Core to that is to reduce spending of the government,
so to balance our operational spending
over the course of the next three years,
to be absolutely clear what that means
in terms of operational spending.
It is all the programs that the government runs. It is the transfers to provinces, which
is health and education transfers. It's transfers to individuals. It's debt service, which continues
to increase as government goes on. So we will balance that over three years. Where we are
willing to borrow is to invest and grow this economy. That is an absolute crucial point.
So there'll be a deficit. It is a fundamental difference between the approach the
government has taken up until now.
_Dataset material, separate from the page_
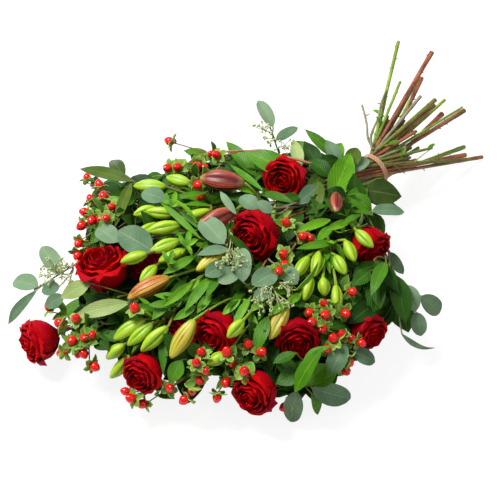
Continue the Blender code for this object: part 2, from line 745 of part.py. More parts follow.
def placeCalyx(name, seat, axis, size):
    """The rose's green cup just under its bloom, with five sepals as the points of a star."""
    side = axis.orthogonal().normalized()
    up = axis.cross(side)

    def shapesFor(draw, wander, swell):
        bend = draw.uniform(0.1, 0.9) + wander
        reach = 0.021 * (1 - 0.5 * wander)
        rows = ((-0.0075, 0.0016, 0.0016), (-0.0055, 0.0042, 0.0042), (-0.0032, reach, 0.0056), (0, 0.0060, 0.0056))
        rings = []
        for level, (along, points, hollows) in enumerate(rows):
            ring = []
            for index in range(10):
                turn = math.pi * index / 5
                far = (points if index % 2 else hollows) + swell
                drop = 0.012 * bend if level == 2 and index % 2 else 0
                out = side * math.cos(turn) + up * math.sin(turn)
                ring.append(seat + (out * far + axis * (along - drop)) * size)
            rings.append(ring)
        return [loft(rings)]

    settle(name, "calyx", shapesFor, 40, ignore=(name.replace("stem", "bloom"),))


def placeRoseLeaf(name):
    """One leaf partway up a rose's stem, wherever there is room."""
    def shapesFor(draw, wander, swell):
        path = stemPaths[name]
        index = draw.randrange(2, 4)
        root = path[index]
        along = (path[index + 1] - path[index - 1]).normalized()
        out = (along * 0.7 + anyWay(draw, 1.0) + Vector((0, 0, 0.3))).normalized()
        stemEnd = root + out * 0.018
        span = out * draw.uniform(0.038, 0.052) + Vector((0, 0, -0.006))
        normal = (Vector((0, 0, 1)) + anyWay(draw, 0.5)).normalized()
        normal = (normal - out * normal.dot(out)).normalized()
        points = [root, stemEnd]
        half = [0.0011, 0.0010]
        for share, wide in leafShapes["oval"][1:]:
            points.append(stemEnd + span * share)
            half.append(wide * 0.0135)
        points.append(stemEnd + span)
        half.append(0)
        if folds(points, half):
            return None
        return [blade(points, half, normal, 0.0014, 0.2, swell)]

    settle(name, "leaf", shapesFor, 80)


def placeRestingLeaf(name, base, tip, width):
    """A broad leaf under the bunch, which lies flat on the table."""
    def shapesFor(draw, wander, swell):
        foot = Vector((base[0], base[1], 0.012)) + anyWay(draw, 0.02 * wander)
        foot.z = 0.010
        end = Vector((tip[0], tip[1], 0.004)) + anyWay(draw, 0.02 * wander)
        end.z = 0.003
        span = end - foot
        points = stalk(name, draw, wander, foot, span.normalized(), 2)[:-1]
        half = [0.0011, 0.0010]
        for share, wide in leafShapes["oval"]:
            place = foot + span * share
            place.z = 0.010 * (1 - min(1, share * 2)) + 0.0007
            points.append(place)
            half.append(wide * width * 0.0005)
        points.append(end)
        half.append(0)
        if folds(points, half):
            return None
        places, faces = blade(points, half, Vector((0, 0, 1)), 0.0014, 0.10, 0.0)
        lowest = min(place.z for place in places)
        lift = Vector((0, 0, (floorGap if swell else 0) - lowest))
        return [([place + lift for place in places], faces)]

    return settle(name, "resting leaf", shapesFor, 200)


def placeLeaves(kind, table):
    for number, spray in enumerate(table, 1):
        for index, (base, tip, width, *shape) in enumerate(spray["leaves"]):
            if shape:
                placeLeaf(f"{kind}_{number}", f"leaf {index}", base, tip, width, shape[0])
            else:
                placeLeaf(f"{kind}_{number}", f"leaf {index}", base, tip, width, "lance", 0.010)


def growBouquet():
    places = placeRoses()
    jobs = []
    for number, seat, axis, size in places:
        jobs.append((f"rose_stem_{number}", "rose", seat - axis * 0.004 * size, None, axis))
    sprays = (("lily", lilies, 0.050, 0.030), ("hypericum", hypericums, 0.045, 0.016),
              ("eucalyptus", eucalyptuses, 0.040, 0.010), ("leafy_green", greens, 0.045, 0.016))
    for kind, table, neckSink, tipSink in sprays:
        for number, spray in enumerate(table, 1):
            neck = onDome(spray["neck"], spray.get("neckSink", neckSink))
            tip = onDome(spray["tip"], spray.get("tipSink", tipSink))
            jobs.append((f"{kind}_{number}", kind, neck, tip, None))
    given = shareSlots([(job[0], job[2]) for job in jobs])
    tails = shareTails(given)
    jobs.sort(key=lambda job: (job[4] is None, job[2].x < -nearNeck))
    for name, kind, neck, tip, axis in jobs:
        if not growStem(name, kind, given[name], tails, neck, tip, axis):
            print("no room for stem", name)
        if kind == "rose":
            number, seat, axis, size = places[int(name.split("_")[-1]) - 1]
            placeCalyx(name, seat, axis, size)
    for name, base, tip, width in restingLeaves:
        placeRestingLeaf(name, base, tip, width)
    placeLeaves("eucalyptus", eucalyptuses)
    for number, spray in enumerate(lilies, 1):
        for index, (tip, base, *width) in enumerate(spray["buds"]):
            placeBud(f"lily_{number}", f"bud {index}", tip, base, *width)
    placeLeaves("leafy_green", greens)
    for number, spray in enumerate(hypericums, 1):
        for index, pick in enumerate(spray["berries"]):
            placeBerry(f"hypericum_{number}", f"berry {index}", pick)
    placeLeaves("lily", lilies)
    for number, seat, axis, size in places:
        placeRoseLeaf(f"rose_stem_{number}")
    print("dropped", len(dropped), dropped)


# The tie

def tieShapes():
    """Three turns of twine as one ridged ring, with a knot and two short ends."""
    reach = max(math.hypot(*slot) for slot in slots(len(stemPaths)))
    inner = reach * 1.012 + waistRadius + 0.0006
    twine = 0.0017
    sides = 12
    profile = [(-2.9 * twine, 0.0)]
    for turn in (-2, 0, 2):
        profile += [((turn - 0.6) * twine, 1.7 * twine), ((turn + 0.6) * twine, 1.7 * twine)]
        if turn < 2:
            profile.append(((turn + 1) * twine, 0.8 * twine))
    profile.append((2.9 * twine, 0.0))
    points = []
    faces = []
    for step in range(sides):
        turn = 2 * math.pi * step / sides
        out = Vector((0, math.cos(turn), math.sin(turn)))
        for along, high in profile:
            points.append(Vector((along, 0, tieHeight)) + out * (inner / math.cos(math.pi / sides) + high))
    wide = len(profile)
    for step in range(sides):
        low = step * wide
        after = ((step + 1) % sides) * wide
        for index in range(wide):
            other = (index + 1) % wide
            faces.append((low + index, after + index, after + other, low + other))
    ring = (points, faces)
    knotAt = Vector((0, 0, tieHeight)) - fanAlong * (inner + 1.6 * twine)
    knot = tube([knotAt + fanOver * -0.004, knotAt, knotAt + fanOver * 0.004], (0.0022, 0.0034, 0.0022), 6)
    shapes = [ring, knot]
    for sign in (-1, 1):
        end = knotAt - fanAlong * 0.010 + fanOver * (sign * 0.014) + Vector((0.006 * sign, 0, -0.006))
        middle = knotAt.lerp(end, 0.5) - fanAlong * 0.003
        shapes.append(tube([knotAt, middle, end], (0.0012, 0.0012, 0.0011), 5))
    return shapes


# Making the objects

def meshFrom(name, shape):
    points, faces = shape
    mesh = bpy.data.meshes.new(name)
    mesh.from_pydata([tuple(point) for point in points], [], faces)
    mesh.update()
    return mesh


def keepBody(mesh):
    """Keeps the largest body: sealed hollows are filled and loose scraps dropped."""
    bodyOf = list(range(len(mesh.polygons)))

    def root(index):
        while bodyOf[index] != index:
            bodyOf[index] = bodyOf[bodyOf[index]]
            index = bodyOf[index]
        return index

    facesAt = {}
    for face in mesh.polygons:
        for edge in face.edge_keys:
            facesAt.setdefault(edge, []).append(face.index)
    for sharing in facesAt.values():
        if len(sharing) == 2:
            bodyOf[root(sharing[0])] = root(sharing[1])
    volumes = {}
    for face in mesh.polygons:
        corners = [mesh.vertices[index].co for index in face.vertices]
        key = root(face.index)
        for second, third in zip(corners[1:], corners[2:]):
            volumes[key] = volumes.get(key, 0.0) + corners[0].dot(second.cross(third)) / 6
    best = max(volumes, key=volumes.get)
    faces = [face for face in mesh.polygons if root(face.index) == best]
    order = sorted({index for face in faces for index in face.vertices})
    place = {index: number for number, index in enumerate(order)}
    points = [tuple(mesh.vertices[index].co) for index in order]
    return points, [tuple(place[index] for index in face.vertices) for face in faces], len(volumes) - 1


def touchesItself(points, faces):
    """True where an edge has other than two faces, once points this close are one."""
    numbers = {}
    spots = [numbers.setdefault(tuple(round(value / weldGap) for value in point), len(numbers)) for point in points]
    counts = {}
    for face in faces:
        for first, second in zip(face, face[1:] + face[:1]):
            edge = tuple(sorted((spots[first], spots[second])))
            if edge[0] != edge[1]:
                counts[edge] = counts.get(edge, 0) + 1
    return any(count != 2 for count in counts.values())


def unite(name, shapes):
    """Joins shapes in one Boolean union, applies it and keeps its one body."""
    body = bpy.data.objects.new(name, meshFrom(name, shapes[0]))
    bpy.context.scene.collection.objects.link(body)
    if len(shapes) > 1:
        joined = bpy.data.collections.new(name + "_shapes")
        bpy.context.scene.collection.children.link(joined)
        for index, shape in enumerate(shapes[1:]):
            piece = bpy.data.objects.new(f"{name}_{index}", meshFrom(f"{name}_{index}", shape))
            joined.objects.link(piece)
        union = body.modifiers.new("union", "BOOLEAN")
        union.operation = "UNION"
        union.operand_type = "COLLECTION"
        union.collection = joined
        union.solver = "EXACT"
        union.use_self = True
        bpy.context.view_layer.objects.active = body
        bpy.ops.object.modifier_apply(modifier="union")
        for piece in list(joined.objects):
            bpy.data.objects.remove(piece, do_unlink=True)
        bpy.data.collections.remove(joined)
    found = keepBody(body.data)
    bpy.data.objects.remove(body, do_unlink=True)
    return found


def fuse(name, shapes, material):
    """Makes a node's one solid; where the union touches itself, its pieces are nudged a hair and joined again."""
    for attempt in range(8):
        draw = random.Random(f"{name} nudge {attempt}")
        nudged = []
        for points, shapeFaces in shapes:
            offset = anyWay(draw, nudge if attempt else 0.0)
            offset.z = max(0.0, offset.z)
            nudged.append(([point + offset for point in points], shapeFaces))
        points, faces, extra = unite(name, nudged)
        if not touchesItself(points, faces):
            break
    if extra or attempt:
        print(name, "shells left out", extra, "nudges", attempt)
    body = bpy.data.objects.new(name, meshFrom(name, (points, faces)))
    bpy.context.scene.collection.objects.link(body)
    body.data.materials.append(material)
    body.data.shade_smooth()
    body.data.set_sharp_from_angle(angle=math.radians(50))
    return body


def makeMaterial(name, colour, rough):
    material = bpy.data.materials.new(name)
    material.use_nodes = True
    shader = material.node_tree.nodes["Principled BSDF"]
    shader.inputs["Base Color"].default_value = (*colour, 1)
    shader.inputs["Roughness"].default_value = rough
    shader.inputs["Metallic"].default_value = 0.0
    return material


def standOnTable(bodies):
    """Moves all the pieces so that the table is z = 0 and the box's middle is over the origin."""
    corners = [vertex.co for body in bodies for vertex in body.data.vertices]
    low = [min(corner[axis] for corner in corners) for axis in range(3)]
    high = [max(corner[axis] for corner in corners) for axis in range(3)]
    shift = Matrix.Translation((-(low[0] + high[0]) / 2, -(low[1] + high[1]) / 2, -low[2]))
    for body in bodies:
        body.data.transform(shift)
    print("size", [round(high[axis] - low[axis], 4) for axis in range(3)], "shift", shift.translation)


def main():
    for old in list(bpy.data.objects):
        bpy.data.objects.remove(old, do_unlink=True)
    materials = {kind: makeMaterial(kind, *tone) for kind, tone in tones.items()}
    growBouquet()
    keep("tie", tieShapes())
    bodies = []
    for name, shapes in shapesOf.items():
        kind = name.rstrip("0123456789").rstrip("_")
        bodies.append(fuse(name, shapes, materials[kind]))
    standOnTable(bodies)
    total = 0
    for kind in tones:
        count = 0
        for body in bodies:
            if body.name.startswith(kind):
                body.data.calc_loop_triangles()
                count += len(body.data.loop_triangles)
        total += count
        print("triangles", kind, count)
    print("triangles in all", total, "nodes", len(bodies))


main()
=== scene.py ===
import math
import random

import bpy
import numpy as np
from mathutils import Matrix, Vector
from mathutils.bvhtree import BVHTree


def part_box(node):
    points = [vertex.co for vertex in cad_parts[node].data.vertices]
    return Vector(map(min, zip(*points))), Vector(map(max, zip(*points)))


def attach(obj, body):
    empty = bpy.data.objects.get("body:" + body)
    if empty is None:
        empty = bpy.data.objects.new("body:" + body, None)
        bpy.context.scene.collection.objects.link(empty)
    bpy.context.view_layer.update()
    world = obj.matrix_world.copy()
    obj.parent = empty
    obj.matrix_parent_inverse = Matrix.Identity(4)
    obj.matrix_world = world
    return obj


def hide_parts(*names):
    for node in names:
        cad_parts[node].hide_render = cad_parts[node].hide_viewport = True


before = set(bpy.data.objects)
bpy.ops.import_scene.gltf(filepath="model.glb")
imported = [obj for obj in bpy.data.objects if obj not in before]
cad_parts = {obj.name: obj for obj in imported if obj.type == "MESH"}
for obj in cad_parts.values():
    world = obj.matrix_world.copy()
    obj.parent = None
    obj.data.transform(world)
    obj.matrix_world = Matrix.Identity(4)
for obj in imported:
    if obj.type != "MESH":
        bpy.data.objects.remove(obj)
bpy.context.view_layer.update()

# The photograph's view: it looks down at the bunch, which lies turned across the picture.
# Column and row are pixels of the 500 pixel picture, and the tie's middle is the origin until the end.
viewTilt = math.radians(50)
viewTurn = math.radians(45)
viewReach = 1.8
pixelWide = 0.00145
viewAim = Vector((-0.188, -0.146, 0.06))
lens = viewReach / pixelWide
pictureMiddle = 250
viewDown = Vector((0, math.cos(viewTilt), -math.sin(viewTilt)))
viewUp = Vector((0, math.sin(viewTilt), math.cos(viewTilt)))
viewEye = viewAim - viewDown * viewReach
turnToModel = Matrix.Rotation(-viewTurn, 3, "Z")

# The head of flowers is a low dome, an oval as the picture shows it
domeMiddle = (-0.22, -0.17)
domeHalf = (0.325, 0.24)
domeRim = 0.028
domeRise = 0.137
rimFall = 0.35
humpRise = 0.028
humpFall = 0.55

# The stems cross at the tie in a florist's spiral
tieHeight = 0.075
slotSpacing = 0.0059
waistRadius = 0.00245
fanTurn = math.radians(33)
leanAcross = 30.0
leanAside = 0.08
leanUp = 12.0
straightReach = 0.042
nearNeck = 0.13
fanAlong = Vector((0, math.cos(fanTurn), math.sin(fanTurn)))
fanOver = Vector((0, -math.sin(fanTurn), math.cos(fanTurn)))

clearGap = 0.0006
seatGap = 0.00035
sharpTurn = math.radians(72)
floorGap = 0.0004
mm = 0.001
halfMm = 0.0005
leafThick = 0.0014
stalkHalf = (0.0011, 0.0010)

# Stem kinds: number of sides, radius at a short tail's end and at the flower end
kinds = {
    "rose": dict(sides=4, cut=0.0026, top=0.0023),
    "lily": dict(sides=4, cut=0.0026, top=0.0022),
    "hypericum": dict(sides=4, cut=0.0025, top=0.0014),
    "eucalyptus": dict(sides=3, cut=0.0020, top=0.0011),
    "leafy_green": dict(sides=3, cut=0.0020, top=0.0012),
}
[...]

It is a fundamental difference between the
approach of Pierre Pauliev, which is a trickle-down, let thousand flowers...
But there will be a deficit it'll just be you'll justify
it because it's investing in the economy is that investing the economy at a time when
we absolutely have to build as a country.
I'm not convinced when he says that that this is any different from the current liberal
government but if I'm being honest if I'm being a good faith
representative here, I can see how his voice and his measured tone and his experience in a moment
like this could give certain people who otherwise have given up on the liberal brand to look at it
again. I think he's finding his footing in terms of what he can offer that
is a different path from Justin Trudeau, or at least the appearance of a different path.
He then goes on to explain what quote unquote investing in the economy means.
Let me be clear about what investing in the economy means. It means precious taxpayers'
dollars catalyzing many multiples of private dollars to build homes,
to build the new energy infrastructure, both conventional oil and gas, clean energy, to
build out our new AI systems and to build out new trade corridors, all of which are
fundamentally necessary if we are going to grow this economy irrespective of how President
Trump is feeling on one day or another. Yeah. I'm not going to grow this economy, irrespective of how President Trump is feeling on one day or another.
Yeah, I'm not going to lie.
That sounds like something that could resonate with disillusioned
liberals who are looking for anything to stay within the
liberal camp.
I don't know if that translates into real change, or whether
this is just the artifice of the liberal machine trying to get
reelected, but it could move the needle. And lastly, he dropped a pretty big bomb
here about becoming finance minister to Stephen Harper.
I have been offered positions in the past. I was offered, for example, Prime
Mr. Harper asked me if I would be his finance minister in 2012. It wasn't
appropriate to proceed with that. I didn't. It wasn't appropriate to proceed with that.
I didn't.
It has been very...
Why wasn't it appropriate to proceed with that?
Well, I was governor of the central bank at the time, and I didn't feel that it was appropriate
to go directly from being governor into elected politics.
We're in a different...and there's been opportunities over time to join the Liberal Party.
And Ron, why am I here now? Because we're in a crisis.
This, for better or worse, my career, my experience prepares me for this moment.
Stephen Harper, paging Stephen Harper, we'd like your response to what he just said there.